Researchers focus on specific shapes. For example, grasses from the Pooideae family, which like cool weather, have very different glass shapes than grasses from the Panicoideae family, which love the heat. By counting how many of each shape they find in a soil layer, they can tell you if the climate was getting hotter or colder at that time. It is a thermometer made of ancient glass.

Forest vs Savanna

This is especially helpful in places like the Amazon or the African savanna. It is hard to know if a place was always a jungle or if it used to be a grassy plain. By taking a core sample—basically a long tube of mud—from a lake or a swamp, scientists can look back through time. The deeper they go, the further back they see. They might find that the bottom layers are full of forest plant glass, but the top layers are all grass. That tells a story of a changing world, perhaps because of a long drought or because people started using fire to clear the land.

Tracking the Human Hand

One of the most exciting parts of this work is seeing the interaction between people and nature.
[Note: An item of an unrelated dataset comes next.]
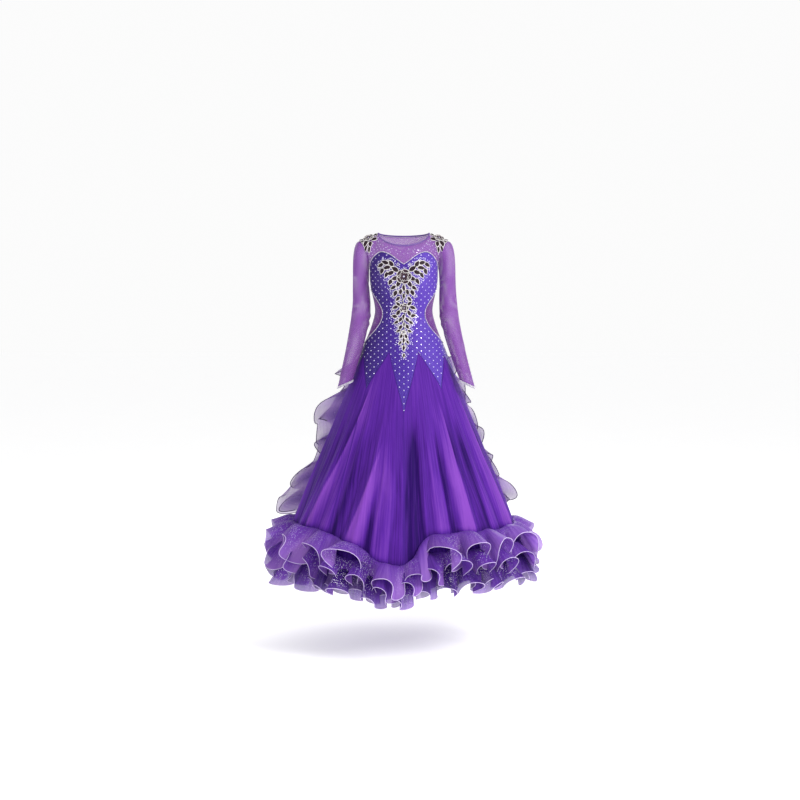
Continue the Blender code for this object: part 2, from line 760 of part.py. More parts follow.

We can see the exact moment when ancient farmers started planting corn or squash. These domesticated plants have phytoliths that are much larger or shaped differently than their wild ancestors. We can also see 'weeds' that follow human settlements. It is a way of tracking our own footprint on the planet through the smallest possible clues. It turns out that even when we think we have left nothing behind, we have left a trail of glass for future detectives to find.